Comparatively, the storage pressure conditions are relatively low when contrasted with other cargo containment systems. This indicates that the technology required for the storage container itself is not overly complex. However, the challenge of increasing tank size while maintaining operation pressures close to the triple point necessitates a reassessment during the development of cargo tanks, cargo management, loading and unloading mechanisms, and cargo pumps/valves. This endeavor can be perceived as the overarching objective in advancing core CO2 carrier technology.
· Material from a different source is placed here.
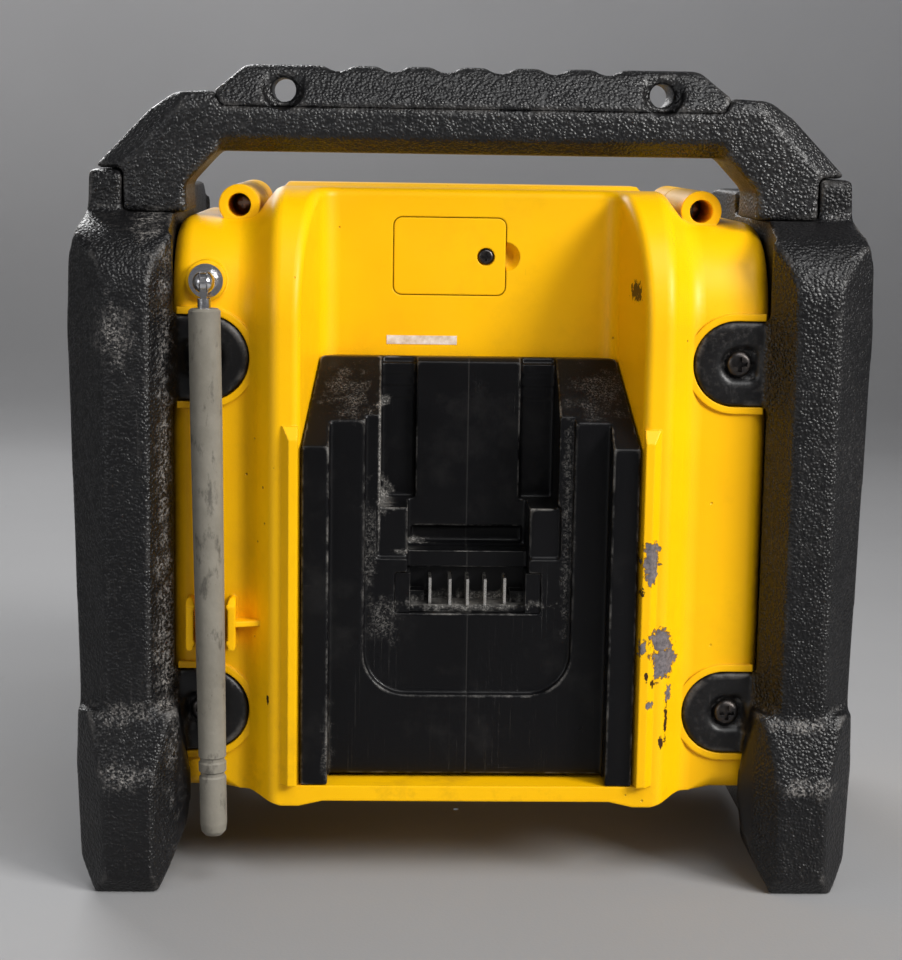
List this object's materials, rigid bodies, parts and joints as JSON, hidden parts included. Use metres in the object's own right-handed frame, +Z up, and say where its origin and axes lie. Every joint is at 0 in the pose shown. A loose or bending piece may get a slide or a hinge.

Figure 5. Phase change of CO2 with pressure and temperature
The domestic technological prowess concerning the development of fundamental CO2 carrier technologies falls short in comparison to leading nations like Japan and Norway. Consequently, there is an urgent requirement for advancements in CO2 carrier technology in anticipation of the heightened demand expected by 2030. The Republic of Korea faces the challenge that design standards, encompassing storage capacity and voyage distances for CO2 carriers, have yet to be established. To propel the development of pivotal CO2-related technologies, effective communication with affiliated entities such as shipyards and equipment manufacturers is imperative.
Through this trajectory, the evolution of CO2 carrier technology enables major shipyards to conceptualize and construct these vessels, while domestic small and medium-sized equipment companies can not only establish an industrial ecosystem to support essential equipment, but also enhance the competitiveness of the Korean shipbuilding industry in the realm of CO2 carriers.